What the task asks: Extract exactly those lines that lie between the start of the material and the line with "inputs, operation=operation, use_clamp=clamp).outputs[0]", including both boundary lines and no others.

## Begin

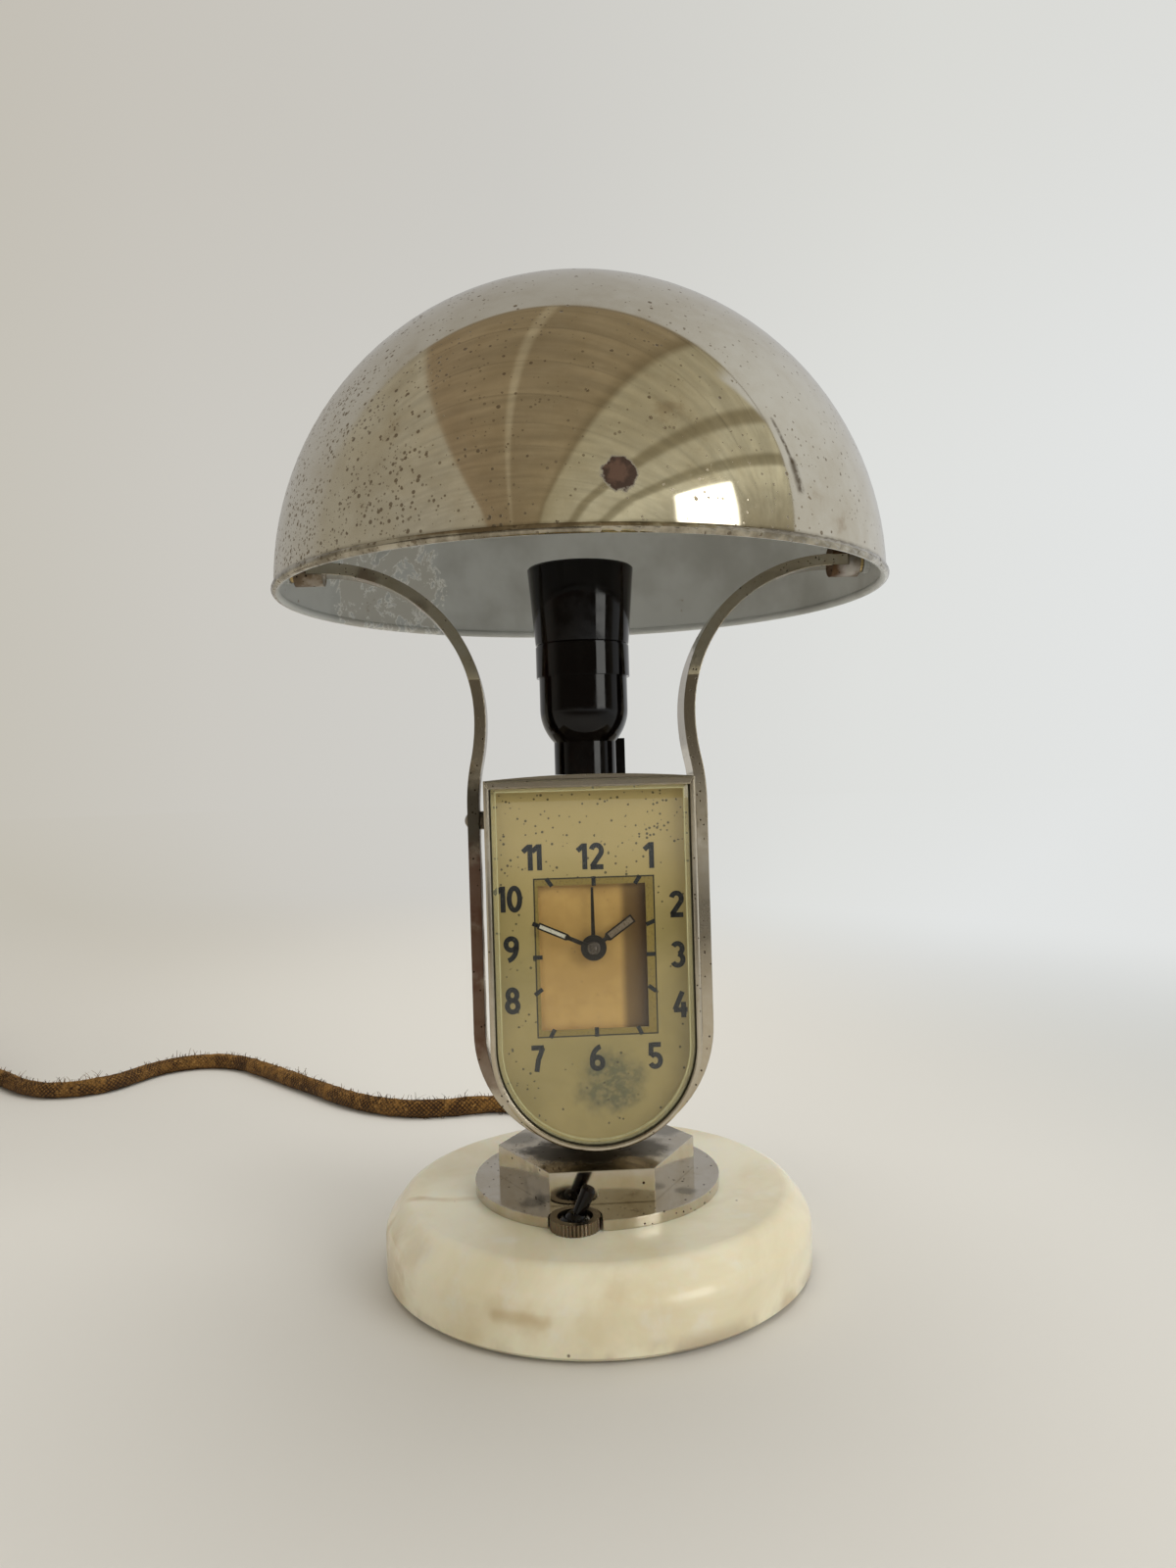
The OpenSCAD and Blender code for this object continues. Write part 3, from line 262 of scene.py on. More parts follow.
def is_socket(value):
    return isinstance(value, bpy.types.NodeSocket)


def fill(n, inputs):
    """Links or sets a node's inputs; colours are given without their alpha."""
    for key, value in inputs.items():
        if is_socket(value):
            n.id_data.links.new(value, n.inputs[key])
        else:
            n.inputs[key].default_value = value + (1,) if n.inputs[key].type == "RGBA" else value


def add(kind, inputs, tree=None, **settings):
    """Node with its inputs, in the same tree as the sockets that are linked to it."""
    tree = tree or next(filter(is_socket, inputs.values())).id_data
    n = tree.nodes.new("ShaderNode" + kind)
    for key, value in settings.items():
        setattr(n, key, value)
    fill(n, inputs)
    return n


def feed(sockets, **values):
    """Links values to sockets, whose names have spaces where these have underscores."""
    for key, value in values.items():
        value.id_data.links.new(value, sockets[key.replace("_", " ")])


def maths(operation, a, b=None, clamp=False):
    inputs = {0: a} if b is None else {0: a, 1: b}
    return add("Math", inputs, operation=operation, use_clamp=clamp).outputs[0]


def times(a, b):
    return maths("MULTIPLY", a, b)


def plus(a, b):
    return maths("ADD", a, b)


def minus(a, b):
    return maths("SUBTRACT", a, b)


def larger(a, b):
    return maths("MAXIMUM", a, b)


def vectors(operation, a, b=(0.0, 0.0, 0.0)):
    n = add("VectorMath", {0: a, 1: b}, operation=operation)
    return n.outputs["Value" if operation in ("DISTANCE", "DOT_PRODUCT", "LENGTH") else "Vector"]


def scaled(vector, factor):
    return add("VectorMath", {0: vector, "Scale": factor}, operation="SCALE").outputs["Vector"]


def parts_of(vector):
    return add("SeparateXYZ", {0: vector}).outputs


def blended(factor, a, b):
    return add("Mix", {"Factor": factor, 6: a, 7: b}, data_type="RGBA").outputs[2]


def between(value, low, high, to_low=0.0, to_high=1.0):
    """Soft step from one value to the other."""
    n = add("MapRange", {"Value": value, "From Min": low, "From Max": high,
                         "To Min": to_low, "To Max": to_high}, interpolation_type="SMOOTHSTEP")
    return n.outputs["Result"]


def colour_ramp(value, stops):
    """Colours at places along a value."""
    low, high = stops[0][0], stops[-1][0]
    along = add("MapRange", {"Value": value, "From Min": low, "From Max": high}).outputs["Result"]
    ramp = add("ValToRGB", {0: along})
    elements = ramp.color_ramp.elements
    while len(elements) < len(stops):
        elements.new(0.5)
    for element, (at, colour) in zip(elements, stops):
        element.position = (at - low) / (high - low)
        element.color = colour + (1,)
    return ramp.outputs[0]


def grain(place, scale, detail=4.0, roughness=0.55, distortion=0.0):
    return add("TexNoise", {"Vector": place, "Scale": scale, "Detail": detail,
                            "Roughness": roughness, "Distortion": distortion}).outputs["Fac"]


def bumped(height, distance, strength=1.0, **more):
    inputs = {"Height": height, "Distance": distance, "Strength": strength, **more}
    return add("Bump", inputs).outputs["Normal"]


def new_group(name, inputs, outputs):
    group = bpy.data.node_groups.new(name, "ShaderNodeTree")
    for label, kind, default in inputs:
        socket = group.interface.new_socket(label, in_out="INPUT", socket_type="NodeSocket" + kind)
        if default is not None:
            socket.default_value = default
    for label, kind in outputs:
        group.interface.new_socket(label, in_out="OUTPUT", socket_type="NodeSocket" + kind)
    return group, group.nodes.new("NodeGroupInput").outputs, group.nodes.new("NodeGroupOutput").inputs


def placed(group, **inputs):
    """The outputs of a node group that is placed with these inputs."""
    n = next(filter(is_socket, inputs.values())).id_data.nodes.new("ShaderNodeGroup")
    n.node_tree = group
    fill(n, inputs)
    return n.outputs


def new_material(name, **constants):
    """Material with one Principled shader whose even values sit on its own sockets."""
    material = bpy.data.materials.new(name)
    material.use_nodes = True
    tree = material.node_tree
    shader = tree.nodes["Principled BSDF"]
    for key, value in constants.items():
        shader.inputs[key.replace("_", " ")].default_value = value
    place = tree.nodes.new("ShaderNodeTexCoord").outputs["Object"]
    return material, shader.inputs, place


# Shared effects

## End

Expected output:
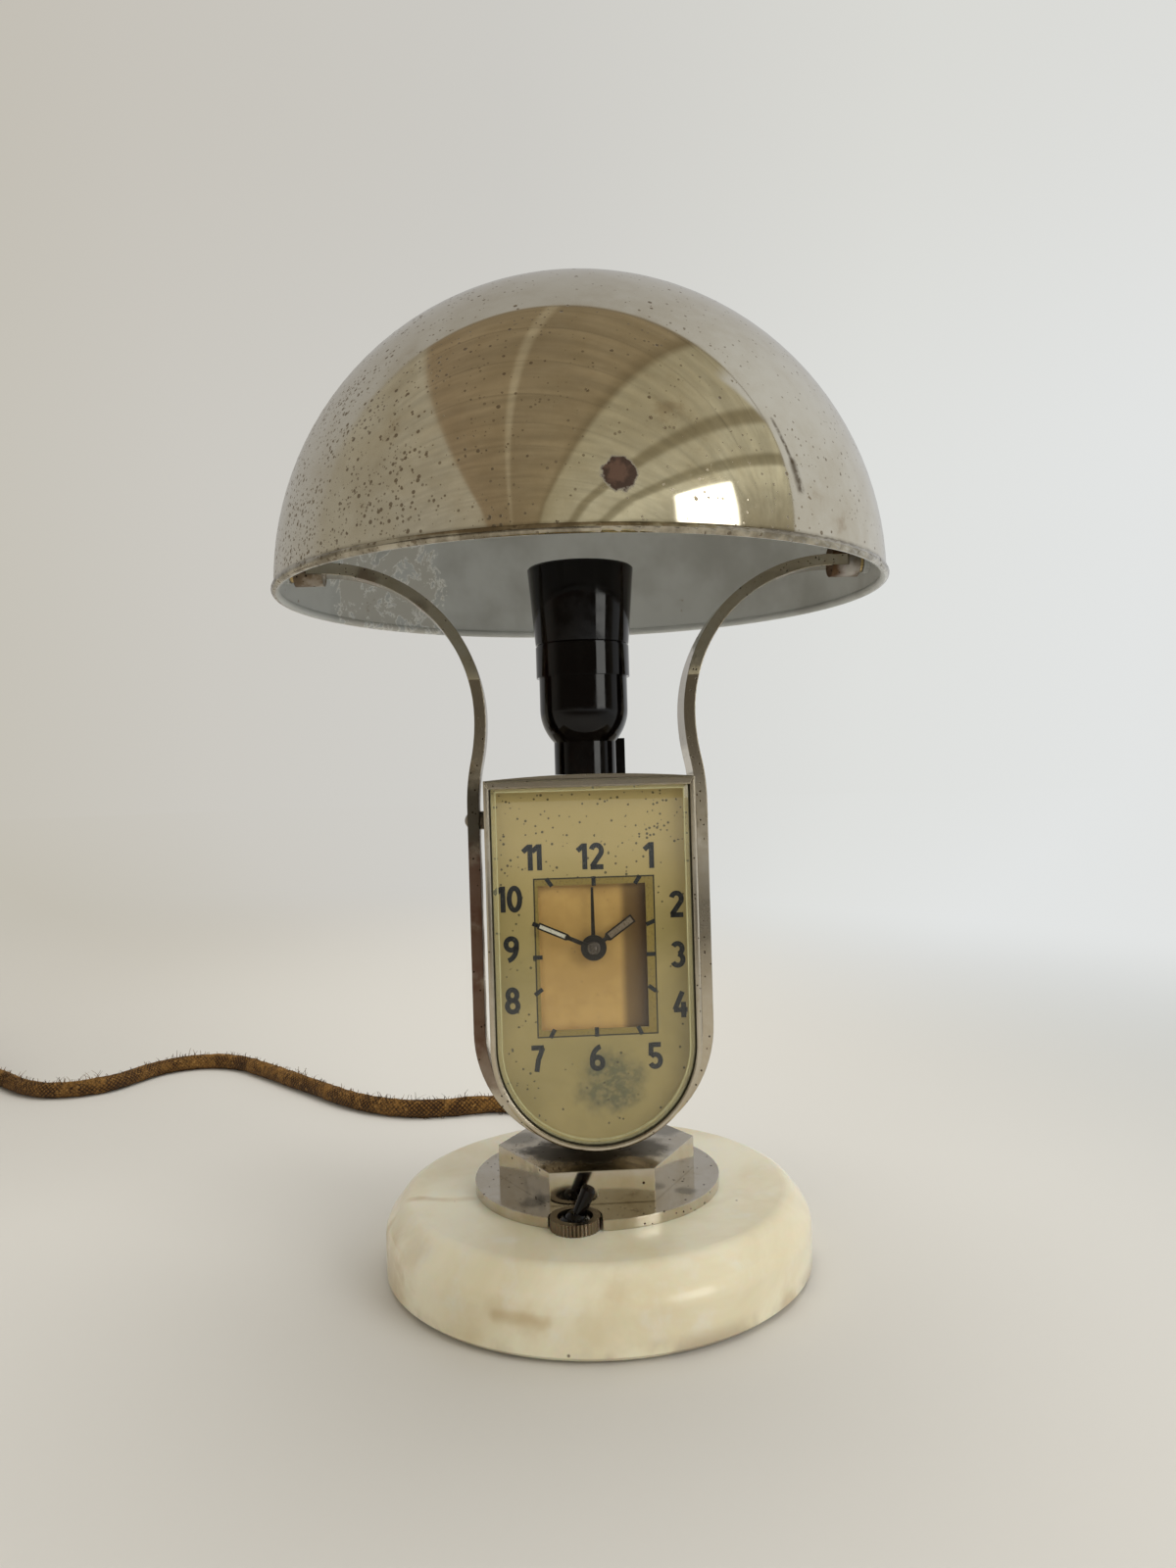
The OpenSCAD and Blender code for this object continues. Write part 3, from line 262 of scene.py on. More parts follow.
def is_socket(value):
    return isinstance(value, bpy.types.NodeSocket)


def fill(n, inputs):
    """Links or sets a node's inputs; colours are given without their alpha."""
    for key, value in inputs.items():
        if is_socket(value):
            n.id_data.links.new(value, n.inputs[key])
        else:
            n.inputs[key].default_value = value + (1,) if n.inputs[key].type == "RGBA" else value


def add(kind, inputs, tree=None, **settings):
    """Node with its inputs, in the same tree as the sockets that are linked to it."""
    tree = tree or next(filter(is_socket, inputs.values())).id_data
    n = tree.nodes.new("ShaderNode" + kind)
    for key, value in settings.items():
        setattr(n, key, value)
    fill(n, inputs)
    return n


def feed(sockets, **values):
    """Links values to sockets, whose names have spaces where these have underscores."""
    for key, value in values.items():
        value.id_data.links.new(value, sockets[key.replace("_", " ")])


def maths(operation, a, b=None, clamp=False):
    inputs = {0: a} if b is None else {0: a, 1: b}
    return add("Math", inputs, operation=operation, use_clamp=clamp).outputs[0]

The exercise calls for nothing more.